June 26, 2024 | Matt Kucinski

Geography major Jacob Foll '24 presents his research on the impacts of industrial pollution on redlined urban neighborhoods at the East Lakes regional meeting of the Association of American Geographers.

During the summer, Calvin’s campus turns into a research hub. While that isn’t necessarily unique to higher ed, what is fairly uncommon is where you’ll find that research happening.

“Most liberal arts colleges have research in the sciences, it’s less common to have research covering the humanities, arts, and social sciences, and most summers we have a full range of research in those areas,” said Mark Bjelland, chair of the geology, geography, & environment department and co-administrator of the McGregor Research Program at Calvin.

A long-held commitment

Calvin’s commitment to research in these areas began in earnest in 1999 when the McGregor Fund established the McGregor Undergraduate Research Fellows program at Calvin—opening up a new frontier of research opportunities for students outside STEM.

This fund was established during a time when Christian colleges were growing more interested in doing scholarship based upon a Christian worldview and when George Marsden, a former Calvin professor wrote The Soul of the American University and The Outrageous Idea of Christian Scholarship.

“His books focused on this idea that it’s really important for Christian scholars to operate from a Christian perspective and join the voices in the academy,” said Bjelland. “So the McGregor has always been about more than just funding research, but also about developing the next generation of Christian scholars, adding Christian voices to the conversations in the academy.”

Now, 25 years after the program started, it is still running strong thanks to funding from the university, various Calvin centers and institutes, and external funding sources.

Making major contributions

This year students from seven different disciplines are working one-on-one with professors trying to understand everything from the writing practices of third culture kids to the cultural history of white Christian womanhood, from exploring the role of faith communities in supporting informal caregivers to studying the effects of economic growth on the subjective wellbeing of the poor.

The professors and students work closely on projects and many say they couldn’t have advanced their scholarship in their field without the help of their partners.

“Students make major contributions for the faculty’s research,” said Bjelland, who has worked with a number of students over the years. “This work from students is absolutely essential. In the intro of Kristin Du Mez’s book, she acknowledges a number of her student research assistants. The App that was created to help returning citizens acclimate back to society was built by McGregor students. So, students are either creating tangible products or helping a prof make important progress on their scholarship.”

Advancing scholarship and careers

Bjelland says these projects are not only important in advancing the scholars’ work, but also the students’ careers.

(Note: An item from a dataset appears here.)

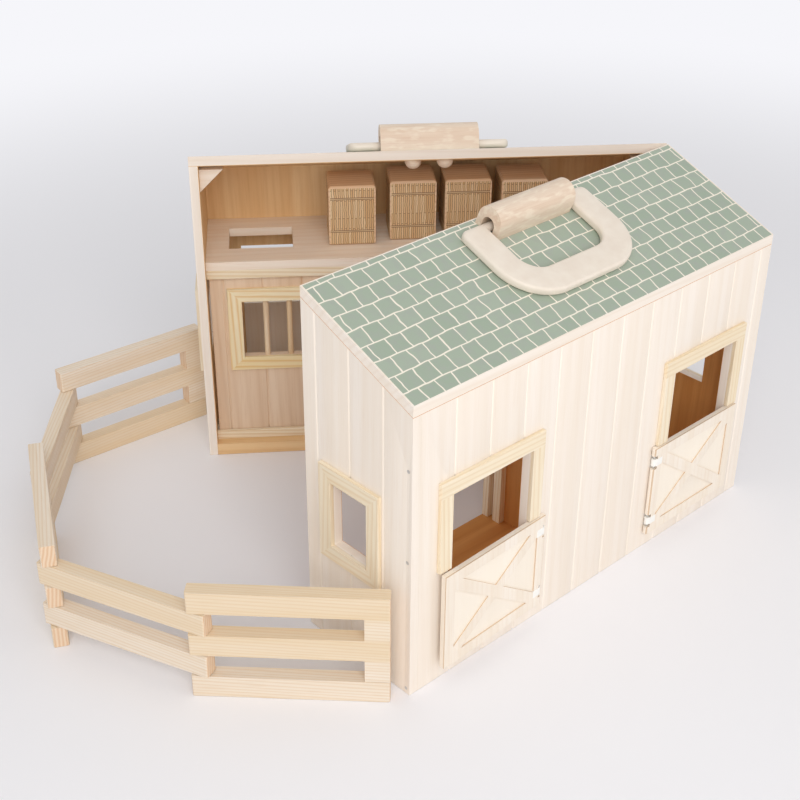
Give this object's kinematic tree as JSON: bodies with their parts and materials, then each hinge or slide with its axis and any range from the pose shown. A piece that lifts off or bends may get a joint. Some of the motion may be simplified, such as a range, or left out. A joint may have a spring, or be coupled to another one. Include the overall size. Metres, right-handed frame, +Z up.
{
  "type": "toy barn",
  "caption": "Wooden toy barn in two hinged halves with opening stable doors, sliding stall doors, carry handles, a loft with hay bales and a folding paddock fence.",
  "frame": {"origin": "middle of the near half's footprint, on the underside of its base board", "axes": "+X along the near half's front wall towards the barn hinges, +Y from that wall towards the ridge, +Z up"},
  "size_m": [0.5366, 0.3863, 0.2609],
  "materials": {
    "washed_plywood": "thin cream wash over plywood, matte",
    "natural_plywood": "clear-sealed plywood, matte",
    "printed_roof": "sage green tile pattern printed on plywood, matte",
    "pine": "sanded pine, clear sealed",
    "cream_wood": "cream lacquer on wood, satin",
    "steel": "bright steel wire and sheet",
    "white_plastic": "white moulded plastic",
    "dowel": "bare wooden dowel",
    "straw_print": "straw pattern printed on the sides of a wooden block"
  },
  "bodies": {
    "near_half": {"near_base": "washed_plywood", "near_long_wall": "washed_plywood", "near_left_wall": "washed_plywood", "near_right_wall": "washed_plywood", "near_roof": "printed_roof", "near_partition": "washed_plywood", "near_partition_strips": "pine", "near_door_trims": "pine", "near_window_trims": "pine", "near_handle_block": "cream_wood", "near_block_caps": "cream_wood", "near_door_staples": "steel", "near_nails": "steel", "near_hinge_leaves": "steel", "hinge_pins": "steel"},
    "far_half": {"far_base": "natural_plywood", "far_long_wall": "natural_plywood", "far_left_wall": "natural_plywood", "far_right_wall": "natural_plywood", "far_roof": "printed_roof", "far_partition": "natural_plywood", "far_door_trims": "pine", "far_window_trims": "pine", "far_handle_block": "cream_wood", "far_block_caps": "cream_wood", "far_door_staples": "steel", "far_nails": "steel", "far_hinge_leaves": "steel", "far_loft_floor": "natural_plywood", "far_track_header": "natural_plywood", "far_track_sill": "natural_plywood", "far_gussets": "natural_plywood"},
    "near_left_door": {"near_left_leaf": "pine", "near_left_straps": "white_plastic"},
    "near_right_door": {"near_right_leaf": "pine", "near_right_straps": "white_plastic"},
    "near_carry_handle": {"near_handle": "cream_wood"},
    "far_left_door": {"far_left_leaf": "pine", "far_left_straps": "white_plastic"},
    "far_right_door": {"far_right_leaf": "pine", "far_right_straps": "white_plastic"},
    "far_carry_handle": {"far_handle": "cream_wood"},
    "left_stall_door": {"left_stall_panel": "natural_plywood", "left_stall_frame": "pine", "left_stall_bars": "pine"},
    "right_stall_door": {"right_stall_panel": "natural_plywood", "right_stall_frame": "pine", "right_stall_bars": "pine"},
    "fence_1": {"fence_panel_1": "pine"},
    "fence_2": {"fence_panel_2": "pine", "fence_pins_2": "dowel"},
    "fence_3": {"fence_panel_3": "pine"},
    "fence_4": {"fence_panel_4": "pine", "fence_pins_4": "dowel"},
    "fence_5": {"fence_panel_5": "pine"},
    "bale_1": {"hay_bale_1": "straw_print"},
    "bale_2": {"hay_bale_2": "straw_print"},
    "bale_3": {"hay_bale_3": "straw_print"},
    "bale_4": {"hay_bale_4": "straw_print"}
  },
  "joints": [
    {"name": "barn_opening", "type": "hinge", "parent": "near_half", "child": "far_half", "pos_m": [0.1723, 0.0477, 0], "axis": [0, 0, -1], "range_deg": [-37.4, 127.6]},
    {"name": "near_left_door_swing", "type": "hinge", "parent": "near_half", "child": "near_left_door", "pos_m": [-0.0575, -0.0499, 0], "axis": [0, 0, 1], "range_deg": [-2, 123]},
    {"name": "near_right_door_swing", "type": "hinge", "parent": "near_half", "child": "near_right_door", "pos_m": [0.0575, -0.0499, 0], "axis": [0, 0, -1], "range_deg": [0, 125]},
    {"name": "far_left_door_swing", "type": "hinge", "parent": "far_half", "child": "far_left_door", "pos_m": [0.04902, 0.26481, 0], "axis": [0, 0, -1], "range_deg": [0, 125]},
    {"name": "far_right_door_swing", "type": "hinge", "parent": "far_half", "child": "far_right_door", "pos_m": [0.14038, 0.19496, 0], "axis": [0, 0, 1], "range_deg": [0, 125]},
    {"name": "near_handle_lift", "type": "hinge", "parent": "near_half", "child": "near_carry_handle", "pos_m": [0, 0.03442, 0.24583], "axis": [-1, 0, 0], "range_deg": [0, 112]},
    {"name": "far_handle_lift", "type": "hinge", "parent": "far_half", "child": "far_carry_handle", "pos_m": [0.04349, 0.1629, 0.24583], "axis": [0.7944, -0.6074, 0], "range_deg": [0, 112]},
    {"name": "left_stall_door_slide", "type": "slide", "parent": "far_half", "child": "left_stall_door", "axis": [0.7944, -0.6074, 0], "range_m": [-0.0014, 0.2068]},
    {"name": "right_stall_door_slide", "type": "slide", "parent": "far_half", "child": "right_stall_door", "axis": [-0.7944, 0.6074, 0], "range_m": [-0.0014, 0.2068]},
    {"name": "fence_lift", "type": "slide", "parent": "far_half", "child": "fence_1", "axis": [0, 0, 1], "range_m": [0, 0.3]},
    {"name": "fence_hinge_1", "type": "hinge", "parent": "fence_1", "child": "fence_2", "pos_m": [-0.1793, 0.32147, 0], "axis": [0, 0, -1], "range_deg": [0, 60]},
    {"name": "fence_hinge_2", "type": "hinge", "parent": "fence_2", "child": "fence_3", "pos_m": [-0.25181, 0.24009, 0], "axis": [0, 0, -1], "range_deg": [-1, 100]},
    {"name": "fence_hinge_3", "type": "hinge", "parent": "fence_3", "child": "fence_4", "pos_m": [-0.30129, 0.14297, 0], "axis": [0, 0, -1], "range_deg": [-1, 90]},
    {"name": "fence_hinge_4", "type": "hinge", "parent": "fence_4", "child": "fence_5", "pos_m": [-0.26046, 0.0419, 0], "axis": [0, 0, -1], "range_deg": [-1, 90]},
    {"name": "bale_1_slide", "type": "slide", "parent": "far_half", "child": "bale_1", "axis": [-0.6074, -0.7944, 0], "range_m": [0, 0.12]},
    {"name": "bale_2_slide", "type": "slide", "parent": "far_half", "child": "bale_2", "axis": [-0.6074, -0.7944, 0], "range_m": [0, 0.12]},
    {"name": "bale_3_slide", "type": "slide", "parent": "far_half", "child": "bale_3", "axis": [-0.6074, -0.7944, 0], "range_m": [0, 0.12]},
    {"name": "bale_4_slide", "type": "slide", "parent": "far_half", "child": "bale_4", "axis": [-0.6074, -0.7944, 0], "range_m": [0, 0.12]}
  ]
}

“This is a boost for their career having done this research experience,” said Bjelland. For Kristin Du Mez, her books make a big impact because they are trade books, so students get to work on something that’s going to make an impact, that’s going to be part of public scholarship.”

“Most of my students have presented their work at a regional geography conference, and a few have won cash prizes,” said Bjelland.

Ultimately, they want the experience to be ones that launch their students into careers that they love. For Bjelland, he’s seen many of his students go onto graduate school at prestigious places like the University of Brussels and find jobs across the country as city and transportation planners.

And Bjelland has heard similar success stories from his colleagues.

“While other schools are often more limited to scientific research that happens in a lab setting with beakers and pipettes, I’m grateful that we have a greater depth of diversity of the disciplines supported with research opportunities,” said Bjelland.